I imagine the lack of quitting/rioting has something to do with this being a relatively comfortable and interesting way of earning a living. Sure, there’s better out there, but the vast majority of the options are a lot worse (or harder to get into).
Also, I was pleasantly surprised by the standard of work this year (at Creative Circle, anyway; I didn’t go to the BTAAs). Nothing GREAT, but plenty of very good.
Anyway, we can all choose to continue or resign whenever we want. Hooray for democracy (or something).
I agree Ben. Lots of good. No great. Nothing we’ll be talking about next year. Especially the borrowed interest of Sappeurs.
I rather liked the Channel 4 links stuff. I couldn’t work out whether it was spot on or a little exploitative. But it certainly made me think.
I quite like this job. And moaning is just part of it. Always has been. I am a little over-refreshed at the moment – what other job can give you that on a Thursday?
That Guinness ad is terrible.
I like the Marmite ad, it’s pretty funny and at least it isn’t another UK visual wankfest.
What amazes me though, if you look at all the work from BTAA, is how devoid of humour, dialogue and general fun it is. Laboured and worthy, a lot of it.
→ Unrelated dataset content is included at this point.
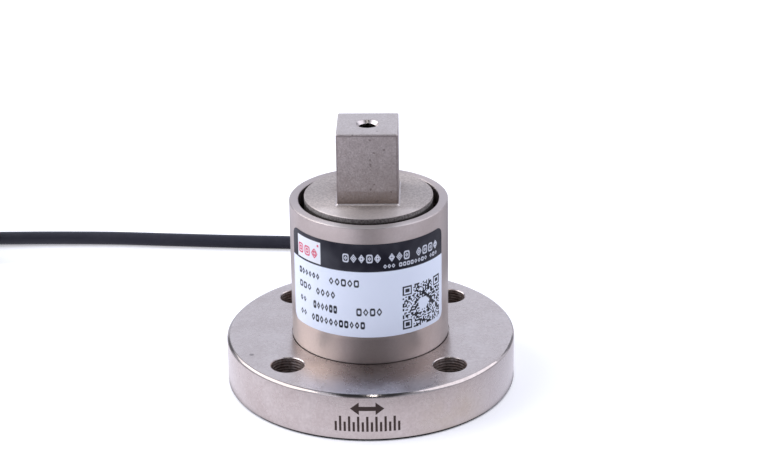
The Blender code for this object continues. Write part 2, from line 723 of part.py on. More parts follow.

I wonder whether that’s why it’s so hard to get anything out back in blighty?
Everyone’s so desperate to do a “big ad”.
And the public couldn’t give a fuck about big ads.
They want something to make them laugh as they sit in front of X Factor, next to the woman they wish they’d never married, eating sausages.
It’s enough to make you leave the country.
Oh, hang on, I did.
“Sure, there’s better out there, but the vast majority of the options are a lot worse (or harder to get into).” Gold.
If all this is true; everything is bland mediocrity, surely this is the best time to write something that stands out. So write it.